Refusals to provide personal information may be given where an exception exists, or where the information is “evaluative material”.

“Evaluative material” is information compiled solely for the purpose of determining the suitability, eligibility, or qualifications of the individual to whom the material relates:

·         For employment or for appointment to office;

·         For promotion in employment or office or for continuance in employment or office; or

·         For removal from employment or office.

Privacy incidents
A privacy incident includes a privacy breach or a near miss. A privacy breach occurs when there is an unauthorised access, collection, use or disclosure of personal information. A near miss is where an action could have resulted in a breach but ultimately the breach does not occur. All privacy incidents (actual or near misses) discovered by staff should be notified to their immediate manager. Team Leaders and the Chief Executive are responsible for managing the response to the privacy incident in accordance with Harbour Sport’s Privacy Incident Guidelines. Harbour Sport’s Privacy Incident Reporting form should be completed as soon as possible.
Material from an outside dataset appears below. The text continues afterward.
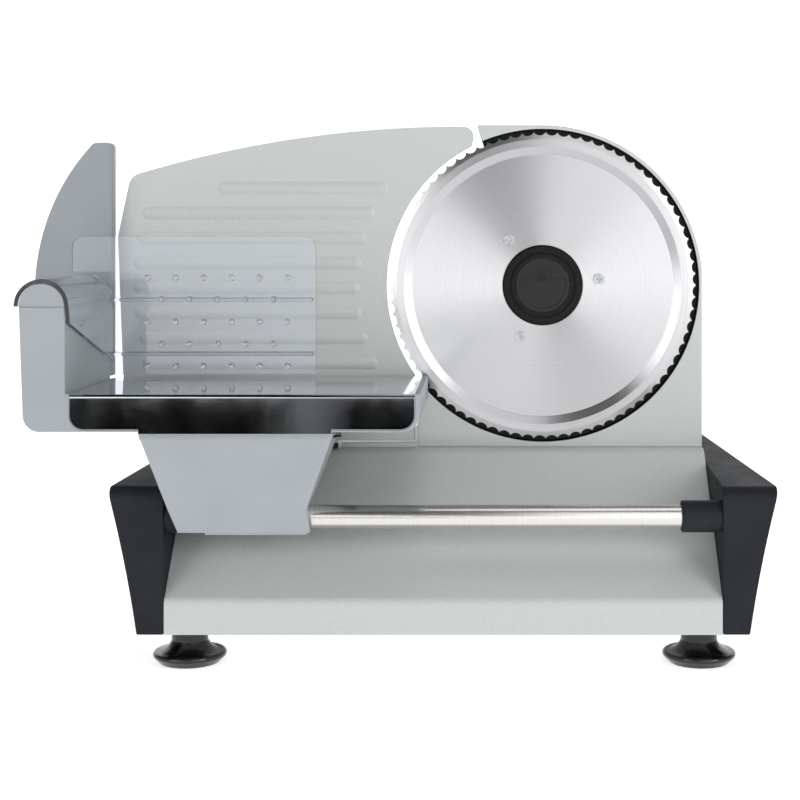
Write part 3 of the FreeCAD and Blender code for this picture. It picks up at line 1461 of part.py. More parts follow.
def hand_guard():
    """Sail-shaped guard: a bowed panel with a turned-back right edge and a mounting pad."""
    left = guard_left_x - 1.2
    right = guard_right_x
    front = guard_front_y
    back = guard_back_y
    t = guard_t
    mid_x = (left + right) / 2
    bow = (front + back) / 2 - 1.6
    panel_steps = [
        ((mid_x, bow), (right - 1.5, front)),
        ((right - 0.4, front + 0.5), (right, front + 1.6)),
        (right, back),
        (right - t, back),
        (right - t, front + t),
        ((mid_x + 0.4, bow + t), (left + 0.2, back)),
    ]
    panel = slab_z((left, back - 1.2), panel_steps, guard_low_z, guard_top_z + 1)
    sail_steps = [
        (right, guard_top_z - 3.0),
        ((right - 0.9, guard_top_z - 0.9), (right - 3.0, guard_top_z)),
        (right - 9.5, guard_top_z),
        ((right - 11.8, guard_top_z - 0.5), (right - 13.6, guard_top_z - 2.0)),
        ((guard_left_x + 14.7, guard_top_z - 31.7), (guard_left_x, guard_top_z - 83.4)),
        ((left, guard_low_z + 40.0), (guard_left_x + 3.0, guard_low_z + 18.0)),
        ((guard_left_x + 8.0, guard_low_z + 6.0), (guard_left_x + 20.0, guard_low_z)),
    ]
    sail = slab_y((right, guard_low_z), sail_steps, front - 5, back + 5)
    pad = box(wall_left_x + 4, wall_right_x - 2, wall_rear_y, back - 2.4, guard_low_z,
              guard_low_z + 40.0)
    holes = [rod_along_y(1.8, wall_rear_y - 1, 9, x, z) for x, z in guard_screw_spots()]
    return panel.common(sail).fuse(pad).cut(holes)


def guard_screws():
    head_y = guard_back_y - 0.4
    screws = []
    for x, z in guard_screw_spots():
        screws.append(pan_screw_y(x, z, head_y, wall_rear_y - 6, 1.55, 3.2, 2.0, 1.8))
    return Part.makeCompound(screws)


# --- pusher -------------------------------------------------------------------------------
def pusher():
    """Clear one-piece pusher: a half tube over the rail, a side web, and a spiked plate."""
    t = pusher_t
    r = pusher_hook_r
    front = carriage_front_y
    plate_front = pusher_plate_front_y
    flange_right = pusher_web_right
    start = (rail_x - r, rail_z)
    steps = [
        ((rail_x, rail_z + r), (rail_x + r, rail_z)),
        (flange_right, rail_z - 5.0),
        (flange_right, pusher_web_low_z),
        (flange_right - t, pusher_web_low_z),
        (flange_right - t, rail_z - 5.0),
        (rail_x + r - t, rail_z),
        ((rail_x, rail_z + r - t), (rail_x - r + t, rail_z)),
    ]
    hook = slab_y(start, steps, front, plate_front + 0.5)
    wedge = slab_x((front - 1, pusher_flange_z),
                   [(plate_front, pusher_web_low_z), (plate_front, 0.0), (front - 1, 0.0)],
                   -400, 0)
    right = pusher_plate_right_x
    top = pusher_plate_top_z
    c = pusher_corner_r
    k = c * (1 - math.sqrt(0.5))
    left = flange_right - t
    wing = pusher_wing_left_x
    plate_steps = [
        (right, pusher_plate_low_z),
        (right, top - c),
        ((right - k, top - k), (right - c, top)),
        (wing + c, top),
        ((wing + k, top - k), (wing, top - c)),
        (wing, pusher_wing_z),
        (left, pusher_wing_z),
    ]
    plate = slab_y((left, pusher_plate_low_z), plate_steps, plate_front, pusher_plate_back_y)
    ribs = []
    for height in pusher_rib_heights:
        z = platform_z + height
        ribs.append(box(left, right - 1.5, plate_front - pusher_rib_depth, plate_front + 0.5,
                        z - 1.0, z + 1.0))
    spikes = []
    for height, count, shift in spike_rows:
        z = platform_z + height
        for step in range(count):
            x = left_x - spike_outer + spike_pitch * (step + shift)
            spikes.append(Part.makeCone(spike_r, 0.3, spike_h + 0.3,
                                        V(x, pusher_plate_back_y - 0.3, z), V(0, 1, 0)))
    return join([hook.cut(wedge), plate] + ribs + spikes)


# --- build --------------------------------------------------------------------------------
def all_pieces():
    pieces = {}
    pieces["base_tray"] = base_tray()
    pieces["bottom_plate"] = bottom_plate()
    cap = right_end_cap()
    pieces["right_end_cap"] = cap
    pieces["left_end_cap"] = mirrored(cap)
    pieces["cap_screws"] = cap_screws()
    for corner, (x, y) in feet.items():
        pieces["foot_" + corner] = suction_foot(x, y)
    pieces["foot_screws"] = Part.makeCompound([foot_screw(x, y) for x, y in feet.values()])
    pieces["guide_rod"] = guide_rod()
    bushing = right_rod_bushing()
    pieces["right_rod_bushing"] = bushing
    pieces["left_rod_bushing"] = mirrored(bushing)
    pieces["cord_grommet"] = cord_grommet()
    pieces["shelf_screws"] = shelf_screws()
    pieces["blade_housing"] = blade_housing()
    pieces["rear_cover"] = rear_cover()
    pieces["plate_sill"] = plate_sill()
    pieces["gear_plate"] = gear_plate()
    pieces["gear_plate_screws"] = gear_plate_screws()
    pieces["blade_spindle"] = blade_spindle()
    pieces["idler_axle"] = idler_axle()
    pieces["motor_can"] = motor_can()
    pieces["motor_end_bell"] = motor_end_bell()
    pieces["motor_bushings"] = motor_bushings()
    pieces["motor_magnets"] = motor_magnets()
    pieces["motor_screws"] = motor_screws()
    pieces["switch_bezel"] = switch_bezel()
    pieces["thickness_frame"] = thickness_frame()
    pieces["thickness_cover"] = thickness_cover()
    pieces["blade"] = blade()
    pieces["blade_screws"] = blade_screws()
    pieces["blade_hub"] = blade_hub()
    pieces["blade_gear"] = blade_gear()
    pieces["blade_lock"] = blade_lock()
    pieces["idler_gear"] = idler_gear()
    pieces["motor_pinion"] = motor_pinion()
    pieces["motor_rotor"] = motor_rotor()
    pieces["motor_shaft"] = motor_shaft()
    pieces["power_rocker"] = power_rocker()
    pieces["thickness_plate"] = thickness_plate()
    pieces["plate_backing"] = plate_backing()
    pieces["plate_guide_pins"] = plate_guide_pins()
    pieces["cam_yoke"] = cam_yoke()
    pieces["follower_pin"] = follower_pin()
    pieces["cam_drum"] = cam_drum()
    pieces["knob_shaft"] = knob_shaft()
    pieces["thickness_knob"] = thickness_knob()
    pieces["carriage_frame"] = carriage_frame()
    pieces["platform_sheet"] = platform_sheet()
    pieces["carriage_bracket"] = carriage_bracket()
    pieces["bracket_screws"] = bracket_screws()
    pieces["slide_bushings"] = slide_bushings()
    pieces["rear_shoe"] = rear_shoe()
    pieces["hand_guard"] = hand_guard()
    pieces["guard_screws"] = guard_screws()
    pieces["pusher"] = pusher()
    return pieces


def build():
    os.makedirs("parts", exist_ok=True)
    pieces = all_pieces()
    origin = middle_of_box(pieces.values())
    for name, shape in pieces.items():
        write(name, shape, origin)
    print("origin", origin)
    return origin


origin_point = build()
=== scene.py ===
import json
import math

import bmesh
import bpy
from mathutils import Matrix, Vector

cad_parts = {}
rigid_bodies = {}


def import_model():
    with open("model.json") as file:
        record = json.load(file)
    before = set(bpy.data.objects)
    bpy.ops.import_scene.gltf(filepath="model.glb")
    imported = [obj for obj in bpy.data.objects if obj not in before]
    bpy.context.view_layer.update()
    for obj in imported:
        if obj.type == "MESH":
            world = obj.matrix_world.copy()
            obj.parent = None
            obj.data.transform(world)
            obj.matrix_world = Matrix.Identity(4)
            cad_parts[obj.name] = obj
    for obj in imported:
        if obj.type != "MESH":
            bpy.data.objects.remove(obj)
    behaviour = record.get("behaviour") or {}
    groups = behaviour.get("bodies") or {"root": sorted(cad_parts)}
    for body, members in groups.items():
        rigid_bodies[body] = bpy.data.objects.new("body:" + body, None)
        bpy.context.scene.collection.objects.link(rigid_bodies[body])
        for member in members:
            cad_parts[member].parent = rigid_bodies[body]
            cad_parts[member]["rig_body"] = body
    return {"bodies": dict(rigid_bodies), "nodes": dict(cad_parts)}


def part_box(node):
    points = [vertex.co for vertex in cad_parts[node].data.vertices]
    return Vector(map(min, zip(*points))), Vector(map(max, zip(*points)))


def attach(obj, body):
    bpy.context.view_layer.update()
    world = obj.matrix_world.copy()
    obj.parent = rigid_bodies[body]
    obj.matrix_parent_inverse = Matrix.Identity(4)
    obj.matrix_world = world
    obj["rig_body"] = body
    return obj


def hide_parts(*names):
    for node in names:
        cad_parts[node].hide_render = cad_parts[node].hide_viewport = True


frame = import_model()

nodes = frame["nodes"]
frameObjects = set(nodes.values()) | set(frame["bodies"].values())
for stray in [each for each in bpy.data.objects if each not in frameObjects]:
    bpy.data.objects.remove(stray)
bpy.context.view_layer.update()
print("frame loaded:", len(nodes), "nodes")

bladeLow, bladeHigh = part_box("blade")
bladeMiddle = (bladeLow + bladeHigh) / 2
bladeRadius = (bladeHigh.x - bladeLow.x) / 2
mm = 0.001


# colours, nodes and meshes

def linear(hexColour):
    parts = [int(hexColour[at:at + 2], 16) / 255 for at in (1, 3, 5)]
    bent = [part / 12.92 if part <= 0.04045 else ((part + 0.055) / 1.055) ** 2.4 for part in parts]
    return bent + [1.0]


def perMm(size):
    return 1 / (size * mm)  # texture scale for a feature of this many millimetres


def addNode(tree, kind, settings=None, links=None):
    node = tree.nodes.new(kind)
    for key, value in (settings or {}).items():
        if isinstance(key, int) or key in node.inputs:
            node.inputs[key].default_value = value
        else:
            setattr(node, key, value)
    for key, socket in (links or {}).items():
        tree.links.new(socket, node.inputs[key])
    return node


def newSurface(name, settings):
    material = bpy.data.materials.new(name)
    material.use_nodes = True
    tree = material.node_tree
    tree.nodes.clear()
    shader = addNode(tree, "ShaderNodeBsdfPrincipled", settings)
    addNode(tree, "ShaderNodeOutputMaterial", {}, {"Surface": shader.outputs["BSDF"]})
    place = addNode(tree, "ShaderNodeTexCoord").outputs["Object"]
    return material, tree, shader, place


def tint(tree, shader, colours, amount):
    # the base colour, between these two by this amount; a mix node's sockets 6 and 7 are its two colours
    mix = addNode(tree, "ShaderNodeMix", {"data_type": "RGBA", 6: linear(colours[0]), 7: linear(colours[1])},
                  {0: amount})
    tree.links.new(mix.outputs[2], shader.inputs["Base Color"])


def mottle(tree, shader, place, colours, size):
    # two close colours in soft patches of this size in millimetres
    noise = {"detail": 3.0, "from": 0.35, "to": 0.65}  # the middle of the noise covers both colours
    patches = addNode(tree, "ShaderNodeTexNoise", {"Scale": perMm(size), "Detail": noise["detail"]},
                      {"Vector": place})
    spread = addNode(tree, "ShaderNodeMapRange", {"From Min": noise["from"], "From Max": noise["to"]},
                     {"Value": patches.outputs["Fac"]})
    tint(tree, shader, colours, spread.outputs["Result"])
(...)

This will be provided to Harbour Sport’s Privacy Officer who will advise further on the management of the privacy incident.

Complaints procedure
Any person may complain firstly to the Chief executive and if not satisfied may complain to the Privacy Commission if there has been an interference with privacy of an individual, in that there has been a refusal, or breach of the correct procedure for:

·         Access to personal information

·         Correction of personal information

·         A breach of the Information Privacy Principles

·         A breach of a code of practice; or

·         Non-compliance with the controls on information matching.

This only applies where the action has:

·         Caused loss, detriment, damage, or injury, or may do so;

·         Adversely affected rights, benefits, privileges, obligations, or interests, or may do so; or

·         Resulted in significant humiliation, loss of dignity, or injury to feelings, or may do so.